### Exercise brief:
Repeat the listing below word for word, stopping after the line that contains "const outerCoat = 0.4;".
— START —
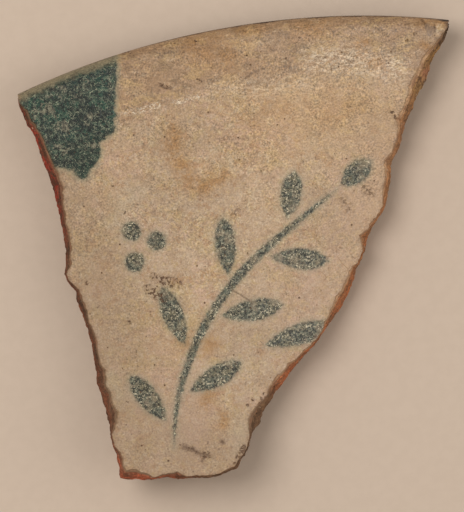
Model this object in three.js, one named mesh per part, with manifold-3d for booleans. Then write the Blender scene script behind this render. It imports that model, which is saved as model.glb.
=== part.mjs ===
// A rim sherd of a shallow glazed earthenware bowl, lying on its convex back with the
// glazed hollow up. Millimetres: +Z up, +X along the rim, +Y outwards across the rim.
// The origin is the middle of the worn spot on the back that the sherd rests on.
import * as THREE from 'three';
import { mergeVertices } from 'three/addons/utils/BufferGeometryUtils.js';
import Module from 'manifold-3d';

const wasm = await Module();
wasm.setup();

const { degToRad, lerp } = THREE.MathUtils;

// The bowl's wall, followed from the lip down its hollow side. The slopes are those of the
// standing bowl: a flat band inside the lip, a shoulder, then a wall that eases to the floor.
const rimRadius = 115;
const bandRun = 8;
const shoulderRun = 2.5;
const bandSlope = degToRad(27);
const upperSlope = degToRad(40);
const lowerSlope = degToRad(13);
const lipWall = 5;
const lowerWall = 7;

// Coats on the clay
const glazeCoat = 0.4;
const slipCoat = 0.4;
const outerCoat = 0.4;

// The sherd and its breaks; the wall is followed a little past the foot of the sherd
const sherdHalfWidth = 37.3;
const sherdHeight = 73.1;
const breakLean = 6.5;
const breakGrain = 0.22;
const wallPastFoot = 7.4;

// How it lies: the way from the lip to the place that lies level, and the depth of the flat
// that is worn there
const restRun = 28.5;
const restWear = 0.25;

// Brush strokes
const stemWidth = 1.7;
const leafLength = 10;
const leafWidth = 4.1;
const leafGap = 0.6;
const berryRadius = 1.75;

// How far the cutting blocks run past what they cut
const cutOverrun = 12;

// Counts
const turnSegments = 144;
const bandSteps = 2;
const shoulderSteps = 3;
const wallSteps = 14;
const noseSteps = 6;
const heightSteps = 34;
const stemSteps = 20;
const leafSteps = 6;
const berrySteps = 10;

// The break line of the glazed face, as shares: across from the middle of the rim in half
// widths, down from the crest of the rim in heights, and how far the broken clay stands out
// below it in lengths of breakLean. It runs down the left, along the foot and up the right.
const breakLineShares = [
  [-0.997, 0.070, 0.01], [-0.990, 0.090, 0.05], [-0.963, 0.113, 0.14], [-0.953, 0.138, 0.13],
  [-0.919, 0.168, 0.18], [-0.908, 0.189, 0.21], [-0.890, 0.226, 0.24], [-0.874, 0.265, 0.26],
  [-0.861, 0.297, 0.26], [-0.874, 0.346, 0.18], [-0.876, 0.376, 0.14], [-0.866, 0.412, 0.18],
  [-0.875, 0.452, 0.15], [-0.895, 0.485, 0.10], [-0.915, 0.502, 0.03], [-0.908, 0.517, 0.04],
  [-0.868, 0.543, 0.10], [-0.867, 0.561, 0.11], [-0.848, 0.599, 0.13], [-0.846, 0.622, 0.11],
  [-0.827, 0.661, 0.17], [-0.832, 0.680, 0.14], [-0.829, 0.720, 0.17], [-0.814, 0.738, 0.25],
  [-0.818, 0.775, 0.24], [-0.800, 0.791, 0.30], [-0.802, 0.823, 0.26], [-0.791, 0.839, 0.31],
  [-0.799, 0.864, 0.26], [-0.833, 0.888, 0.05], [-0.830, 0.916, 0.03], [-0.808, 0.932, 0.13],
  [-0.801, 0.944, 0.17], [-0.805, 0.963, 0.13], [-0.795, 0.974, 0.31], [-0.750, 0.980, 0.21],
  [-0.707, 0.989, 0.20], [-0.675, 1.002, 0.04], [-0.623, 0.999, 0.07], [-0.567, 0.998, 0.16],
  [-0.531, 1.013, 0.05], [-0.485, 1.014, 0.05], [-0.436, 1.021, 0.04], [-0.385, 1.020, 0.03],
  [-0.346, 1.013, 0.08], [-0.307, 1.008, 0.08], [-0.289, 0.997, 0.05], [-0.259, 0.983, 0.03],
  [-0.233, 0.966, 0.03], [-0.220, 0.941, 0.06], [-0.221, 0.918, 0.31], [-0.199, 0.894, 0.31],
  [-0.163, 0.877, 0.24], [-0.125, 0.866, 0.16], [-0.102, 0.853, 0.17], [-0.090, 0.840, 0.24],
  [-0.039, 0.818, 0.20], [0.024, 0.795, 0.14], [0.086, 0.776, 0.09], [0.143, 0.759, 0.04],
  [0.188, 0.732, 0.07], [0.213, 0.715, 0.09], [0.261, 0.675, 0.21], [0.313, 0.644, 0.20],
  [0.339, 0.623, 0.19], [0.372, 0.597, 0.13], [0.402, 0.593, 0.05], [0.434, 0.567, 0.04],
  [0.434, 0.541, 0.14], [0.431, 0.530, 0.21], [0.484, 0.515, 0.07], [0.534, 0.490, 0.04],
  [0.557, 0.469, 0.07], [0.569, 0.435, 0.16], [0.597, 0.402, 0.13], [0.597, 0.367, 0.24],
  [0.637, 0.351, 0.13], [0.669, 0.326, 0.13], [0.685, 0.299, 0.17], [0.682, 0.277, 0.30],
  [0.712, 0.266, 0.21], [0.754, 0.230, 0.22], [0.768, 0.208, 0.31], [0.803, 0.181, 0.33],
  [0.849, 0.147, 0.29], [0.905, 0.125, 0.17], [0.946, 0.107, 0.12], [0.981, 0.092, 0.04],
  [0.999, 0.074, 0.01],
];

// How the broken clay swells from the glazed face to the back: depth as a share of the
// wall, and the share of the lean that is reached there
const swellShares = [[0, 0], [0.16, 0.45], [0.38, 0.85], [0.62, 1], [0.85, 0.9], [1, 0.7]];

// The green run of glaze, in the same across and down shares; its top is past the lip and
// its left end past the break, where the glaze ends
const splashShares = [
  [-1.100, -0.050], [-0.510, -0.050], [-0.525, 0.040], [-0.544, 0.084], [-0.574, 0.165],
  [-0.592, 0.198], [-0.622, 0.206], [-0.667, 0.216], [-0.662, 0.241], [-0.697, 0.263],
  [-0.738, 0.284], [-0.768, 0.293], [-0.792, 0.283], [-0.801, 0.269], [-0.840, 0.262],
  [-0.866, 0.259], [-0.985, 0.251], [-1.100, 0.182],
];

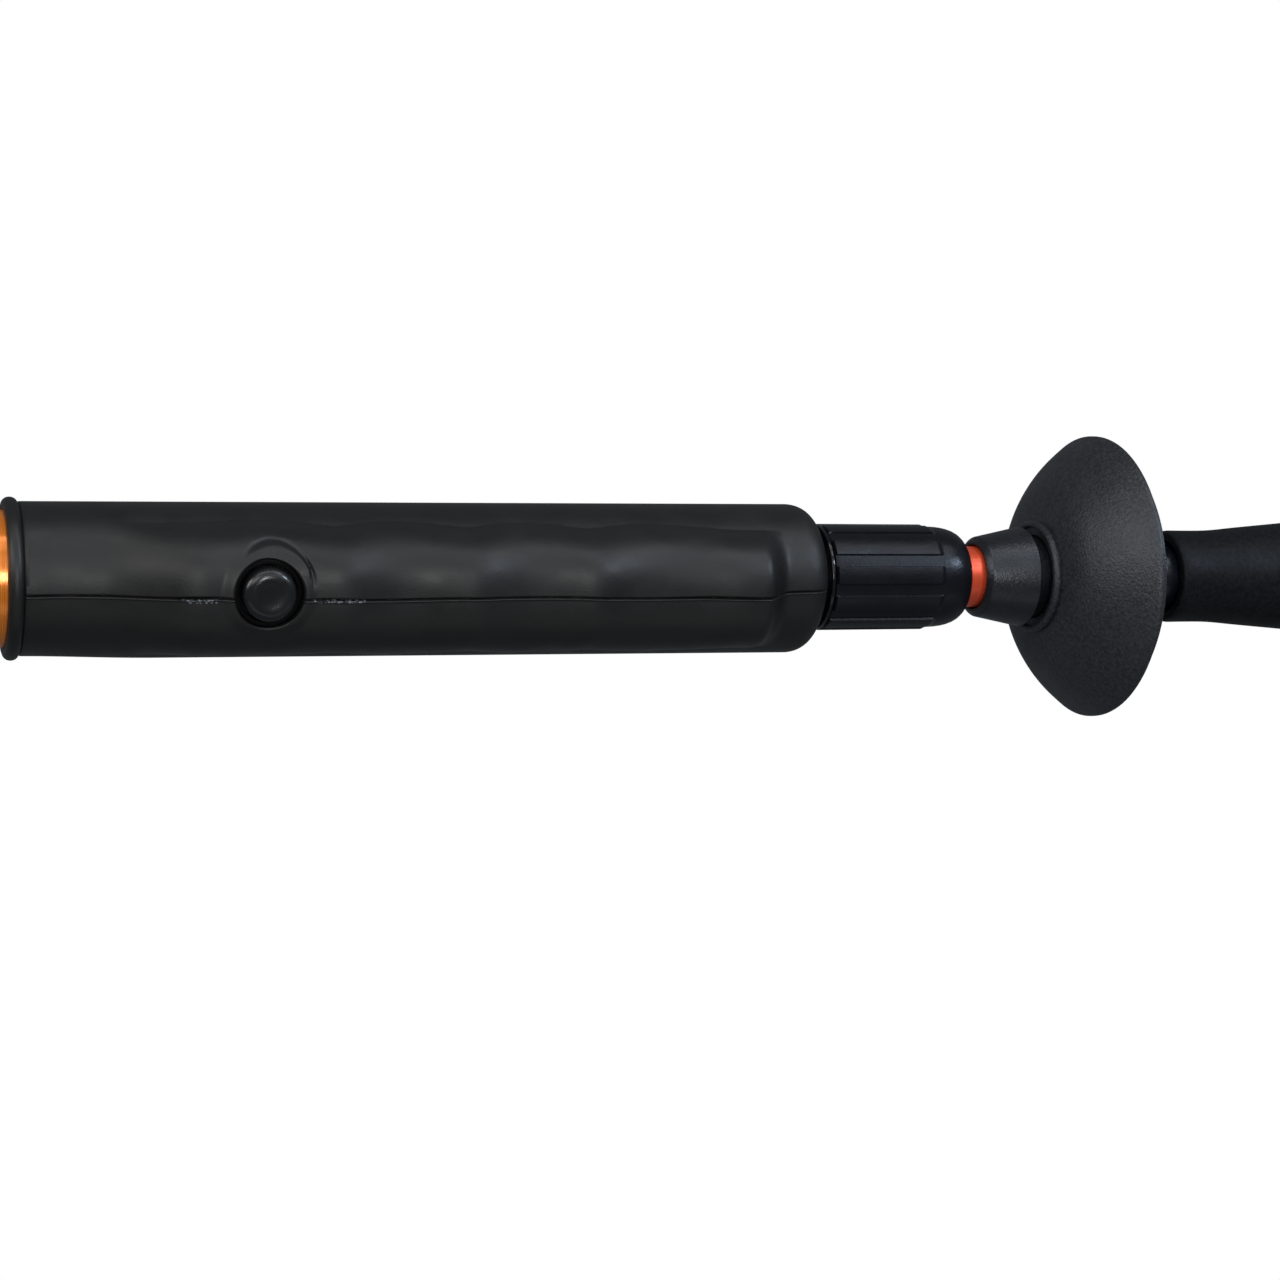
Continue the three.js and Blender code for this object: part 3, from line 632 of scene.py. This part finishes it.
def add_grip():
    """The grip's turned skin, with a window cut in it that the button's boss and its hole fill."""
    rows = grip_rows()
    angles = grip_angles()
    end = GRIP_END - SHOULDER
    body_start = GRIP_BACK + BEAD_LENGTH + 0.2

    def shape(x, radius, angle):
        lifted = radius + (grip_radius(x, angle) - base_radius(x))
        body = (x > body_start) & (radius > END_R - 0.01)
        return np.where(body, lifted, radius)

    points, faces = revolve(rows, angles, shape)
    across = len(angles)
    grid = np.arange(len(points)).reshape(len(rows), across)
    outer = [i for i, (x, radius) in enumerate(rows) if body_start < x <= end and radius > 13]
    window_length, window_turn = 11, math.radians(46)
    window_rows = [i for i in outer if abs(rows[i][0] - BUTTON_X) < window_length]
    window_cols = [j for j in range(across) if abs(angles[j]) < window_turn]
    i0, i1, j0, j1 = window_rows[0], window_rows[-1], window_cols[0], window_cols[-1]
    inside = set(grid[i, j] for i in range(i0 + 1, i1) for j in range(j0 + 1, j1))
    kept = [face for face in faces if not any(v in inside for v in face)]

    loop = [grid[i0, j] for j in range(j0, j1)] + [grid[i, j1] for i in range(i0, i1)]
    loop += [grid[i1, j] for j in range(j1, j0, -1)] + [grid[i, j0] for i in range(i1, i0, -1)]
    rings = boss_rings(points[loop][:, [0, 2]])
    first, count = len(points), len(loop)
    points = np.concatenate([points, *rings])
    previous = loop
    for k in range(len(rings)):
        current = [first + k * count + n for n in range(count)]
        for n in range(count):
            m = (n + 1) % count
            kept.append((previous[n], previous[m], current[m], current[n]))
        previous = current
    make_piece("grip_skin", points, kept, GRIP_RUBBER, "handle", ["rubber_grip"], 50)


# ---- button --------------------------------------------------------------------------------------
BUTTON_R = 4.72


def add_button():
    """The push-button: a dished top with a rounded rim, a flange that keeps it in and a stem."""
    top, radius = BUTTON_TOP, BUTTON_R
    dish_r, crest_r, drop = 2.4, 2.85, 1.5
    dish = [(top - 0.17 + 0.15 * (r / dish_r) ** 2.4, r) for r in np.linspace(0.01, dish_r, 10)]
    rim = [(top - drop * (1 - math.cos(turn)), crest_r + (radius - crest_r) * math.sin(turn))
           for turn in np.linspace(0, math.pi / 2, 10)]
    flange_r, flange_top, flange_foot, stem_r, stem_foot = 5.2, 14.6, 13.5, 1.6, 9.0
    skirt = [(flange_top, radius + 0.05), (flange_top, flange_r), (flange_foot, flange_r),
             (flange_foot, stem_r), (stem_foot, stem_r), (stem_foot, 0.01)]
    standing_piece("button_top", dish + rim + skirt, BUTTON_RUBBER, "button", ["button_cap"])


def add_button_surround():
    """The ring that fills the recess between the button and the grip: its own black, made darker and duller as
    painted shade for the deep recess.
    """
    foot, top = 14.9, 16.0
    inner, outer = BUTTON_R + GAP, RECESS_R - 0.06
    ring = rounded([(foot, inner), (foot, outer), (top, outer, 0.15), (top, inner, 0.3)])
    ring.append(ring[0])
    standing_piece("button_surround", ring, RECESS_PAINTED_SHADE, "handle", ["button_bezel"])


# ---- barrel, collar ring and front bush ----------------------------------------------------------
def add_barrel():
    bore = BARREL_R - 1.2
    turned_piece("barrel_tube", rounded([
        (BARREL_BACK, bore, 0.2), (BARREL_BACK, BARREL_R, 0.35), (BARREL_FRONT, BARREL_R, 0.3),
        (BARREL_FRONT, bore, 0.2)]), BARREL_FINISH, "handle", ["barrel"], 256)


def add_ring():
    turned_piece("gloss_ring", rounded([
        (RING_BACK, SLEEVE_BORE), (RING_BACK, RING_R, 0.35), (RING_FRONT, RING_R, 0.35),
        (RING_FRONT, SLEEVE_BORE)]),
        GLOSS_BLACK, "handle", ["collar_ring"], 192)


def add_bush():
    """The barrel's front bush: a plug in the barrel, a flange against its end and a nose in the sleeve."""
    plug, nose, clear = 10.4, 8.6, TUBE_R + GAP
    flange_back, flange_front, seat = 68.3, 70, 84
    turned_piece("bush", rounded([
        (BUSH_BACK, clear), (BUSH_BACK, plug, 0.3), (flange_back, plug), (flange_back, BUSH_R, 0.3),
        (flange_front, BUSH_R, 0.3), (flange_front, nose, 0.3), (BUSH_FRONT, nose, 0.2), (BUSH_FRONT, 8.2),
        (seat, 6.9), (seat, clear)]),
        BLACK_PLASTIC, "handle", ["front_bush"], 144)


# ---- twist-lock sleeve ---------------------------------------------------------------------------
PANELS = 11
PANEL_HALF = 0.305 * TURN / PANELS
PANEL_END = 99.7
PANEL_RISE = 0.42


def panel_lift(x, angle):
    """1 on a raised panel and 0 between them, fading out at the front end."""
    pitch = TURN / PANELS
    turn = np.abs((angle + pitch / 2) % pitch - pitch / 2)
    side = (turn - PANEL_HALF) * SLEEVE_R
    return (1 - smoothstep(-0.14, 0.06, side)) * (1 - smoothstep(-1.1, 0.25, x - PANEL_END))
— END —
### Response to this exercise:
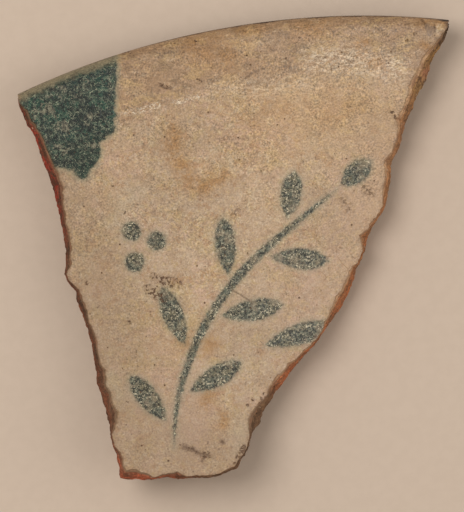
Model this object in three.js, one named mesh per part, with manifold-3d for booleans. Then write the Blender scene script behind this render. It imports that model, which is saved as model.glb.
=== part.mjs ===
// A rim sherd of a shallow glazed earthenware bowl, lying on its convex back with the
// glazed hollow up. Millimetres: +Z up, +X along the rim, +Y outwards across the rim.
// The origin is the middle of the worn spot on the back that the sherd rests on.
import * as THREE from 'three';
import { mergeVertices } from 'three/addons/utils/BufferGeometryUtils.js';
import Module from 'manifold-3d';

const wasm = await Module();
wasm.setup();

const { degToRad, lerp } = THREE.MathUtils;

// The bowl's wall, followed from the lip down its hollow side. The slopes are those of the
// standing bowl: a flat band inside the lip, a shoulder, then a wall that eases to the floor.
const rimRadius = 115;
const bandRun = 8;
const shoulderRun = 2.5;
const bandSlope = degToRad(27);
const upperSlope = degToRad(40);
const lowerSlope = degToRad(13);
const lipWall = 5;
const lowerWall = 7;

// Coats on the clay
const glazeCoat = 0.4;
const slipCoat = 0.4;
const outerCoat = 0.4;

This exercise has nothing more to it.